Cryptocurrency – Is this the final form of money?
Cryptocurrency has been the latest money revolution. In 2008, a person, or group using the name Satoshi Nakamoto released a white paper on a ‘peer-to-peer electronic cash system with no trusted third party. This laid the foundation for Bitcoin. The revolutionary aspect of cryptocurrency is that no trusted third party is involved.
How does cryptocurrency impact the banks and governments?
Until now, banks and governments have played an important role in the flow of money in the economy. But with cryptocurrency, there are no such central figures. This electronic cash derives its values solely from demand and supply. Thus, there can’t be cases of governments printing excess money and driving its value to the ground, as there aren’t any third parties. But price volatility exists as there are possibilities of speculation because cryptocurrency derives its value from demand and supply.

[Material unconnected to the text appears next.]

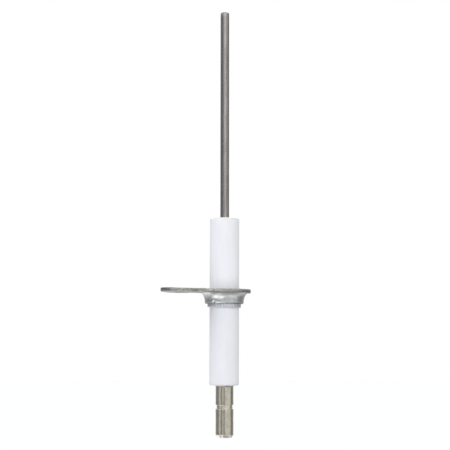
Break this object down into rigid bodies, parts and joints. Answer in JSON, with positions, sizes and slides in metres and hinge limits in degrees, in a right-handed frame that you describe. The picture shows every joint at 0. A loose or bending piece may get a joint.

Cryptocurrencies are bad news to governments as they can’t be regulated. Mainstream adoption of cryptocurrencies (to buy and sell goods and services) could very well wipe out fiat currencies. This is one of the reasons some governments have gone as far as trying to ban cryptocurrencies.
Cryptocurrencies, where are we heading?
Cryptocurrencies today are nothing more than an asset for investment, and not electronic cash with which we would exchange goods and services. But with increased awareness and interest, mainstream adoption of cryptocurrency doesn’t seem an impossible future.